Table of Contents

Interface ITextRecognizer<T>

Namespace
AiDotNet.Document.Interfaces
Assembly
AiDotNet.dll

Interface for text recognition models that read text from cropped image regions.

public interface ITextRecognizer<T> : IDocumentModel<T>, IFullModel<T, Tensor<T>, Tensor<T>>, IModel<Tensor<T>, Tensor<T>, ModelMetadata<T>>, IModelSerializer, ICheckpointableModel, IParameterizable<T, Tensor<T>, Tensor<T>>, IFeatureAware, IFeatureImportance<T>, ICloneable<IFullModel<T, Tensor<T>, Tensor<T>>>, IGradientComputable<T, Tensor<T>, Tensor<T>>, IJitCompilable<T>

Type Parameters

T

The numeric type used for calculations.

Inherited Members
Extension Methods

Remarks

Text recognition models convert cropped images of text into character sequences. They work on pre-detected text regions (from a text detector).

For Beginners: Text recognition is the second step in reading text from images. Given a small image containing only text (like a single word or line), the recognizer outputs the actual characters. This is like reading what's written in a highlighted region.

Example usage:

var recognizer = new TrOCR<float>(architecture);
var result = recognizer.RecognizeText(croppedTextImage);
Console.WriteLine($"Recognized: {result.Text} (confidence: {result.Confidence})");

Properties

MaxSequenceLength

Gets the maximum sequence length this recognizer can output.

int MaxSequenceLength { get; }

Property Value

int

SupportedCharacters

Gets the supported character set (alphabet) for this recognizer.

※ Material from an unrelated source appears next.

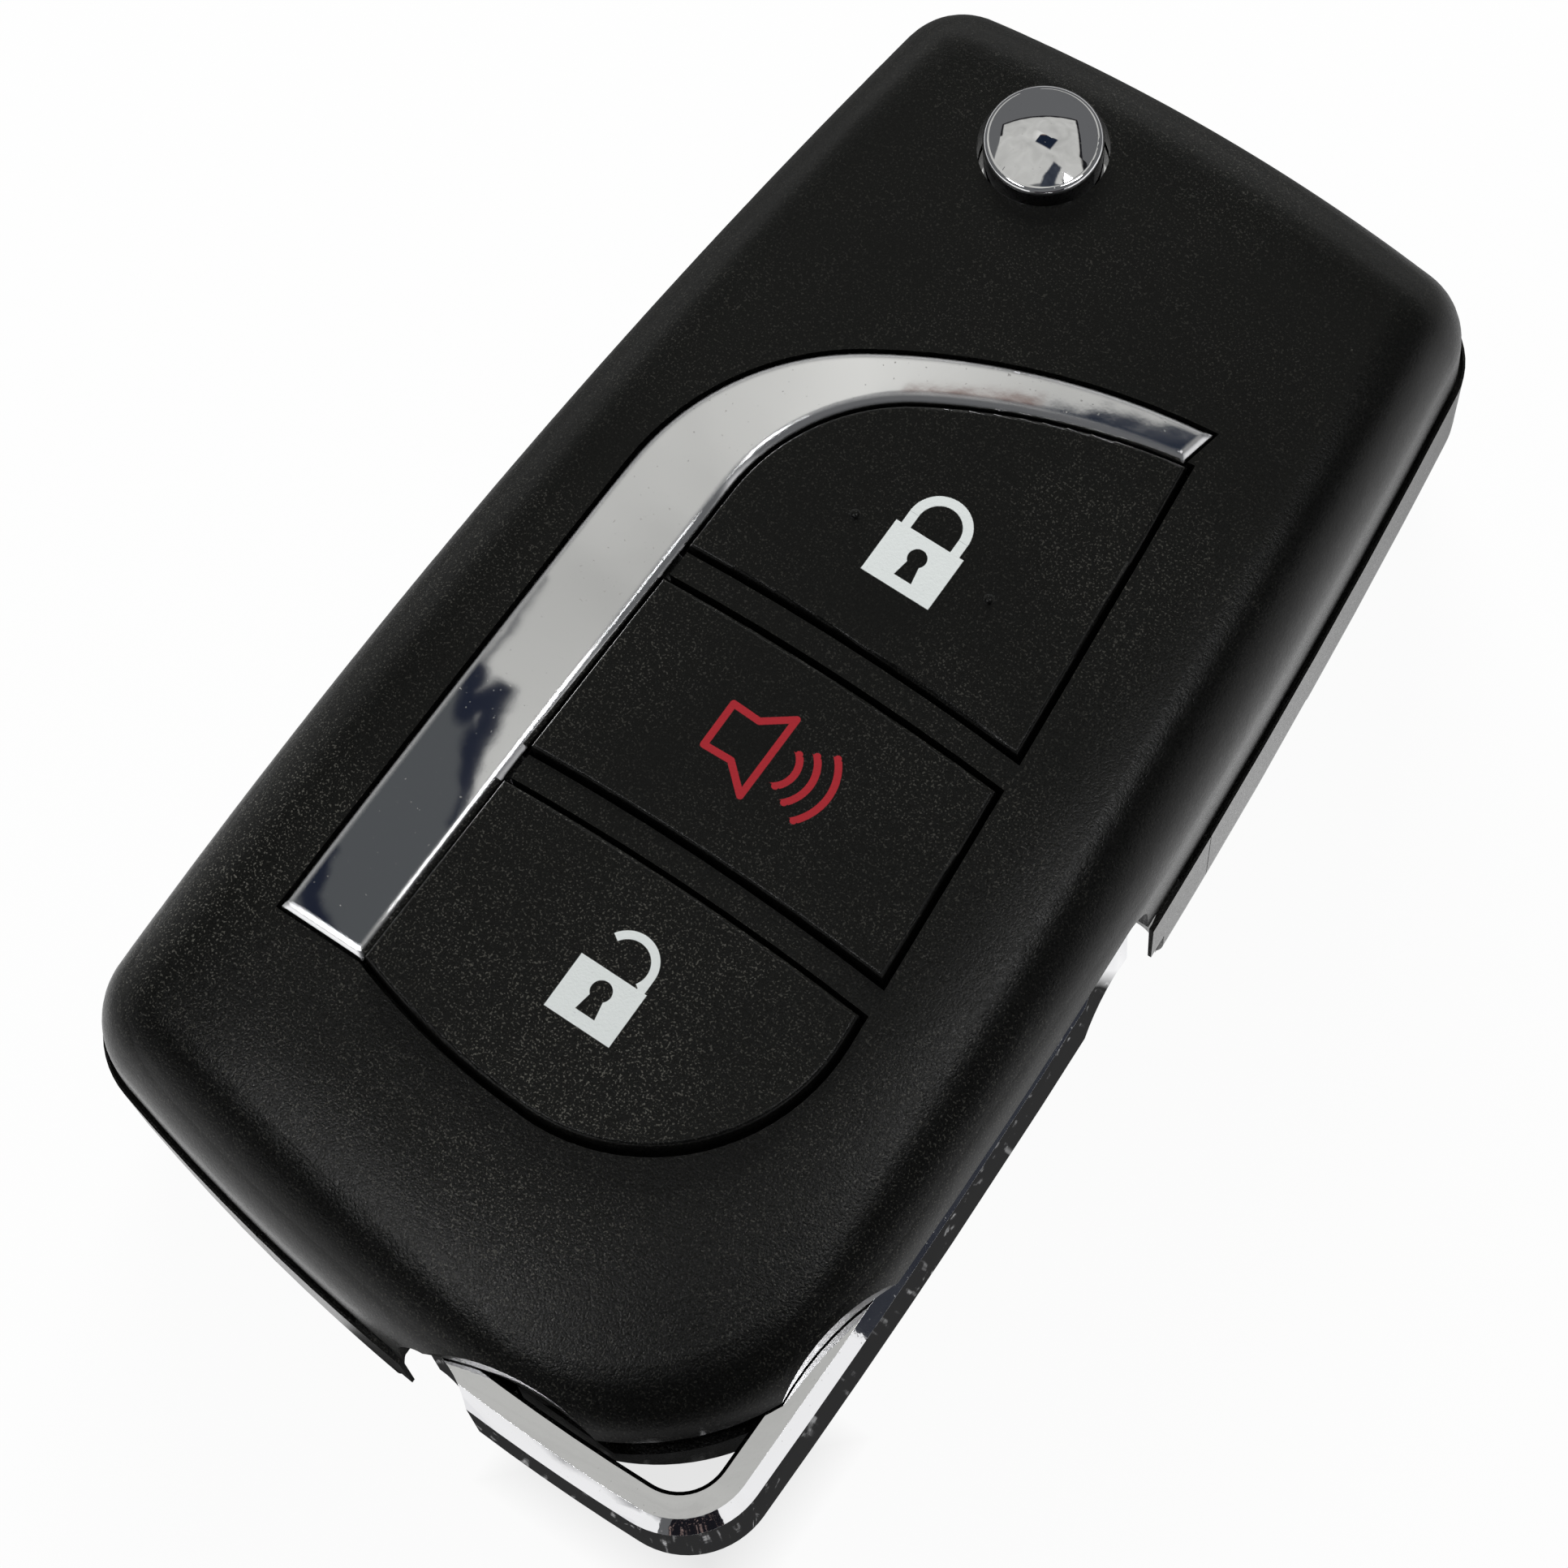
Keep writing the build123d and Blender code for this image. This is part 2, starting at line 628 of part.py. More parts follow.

string SupportedCharacters { get; }

Property Value

string

SupportsAttentionVisualization

Gets whether this recognizer supports attention visualization.

bool SupportsAttentionVisualization { get; }

Property Value

bool

Methods

GetAttentionWeights()

Gets the attention weights for visualization (if supported).

Tensor<T>? GetAttentionWeights()

Returns

Tensor<T>

Attention tensor showing which image regions influenced each character.

GetCharacterProbabilities()

Gets the character-level probabilities for the last recognition.

Tensor<T> GetCharacterProbabilities()

Returns

Tensor<T>

Tensor of shape [sequence_length, vocab_size] with probabilities.

RecognizeText(Tensor<T>)

Recognizes text from a cropped image region.

TextRecognitionResult<T> RecognizeText(Tensor<T> croppedImage)

Parameters

croppedImage Tensor<T>

Cropped image containing text (from text detector).

Returns

TextRecognitionResult<T>

Recognition result with text and confidence.

RecognizeTextBatch(IEnumerable<Tensor<T>>)

Recognizes text from multiple cropped image regions (batch processing).

IEnumerable<TextRecognitionResult<T>> RecognizeTextBatch(IEnumerable<Tensor<T>> croppedImages)

Parameters

croppedImages IEnumerable<Tensor<T>>

List of cropped images containing text.

Returns

IEnumerable<TextRecognitionResult<T>>

List of recognition results.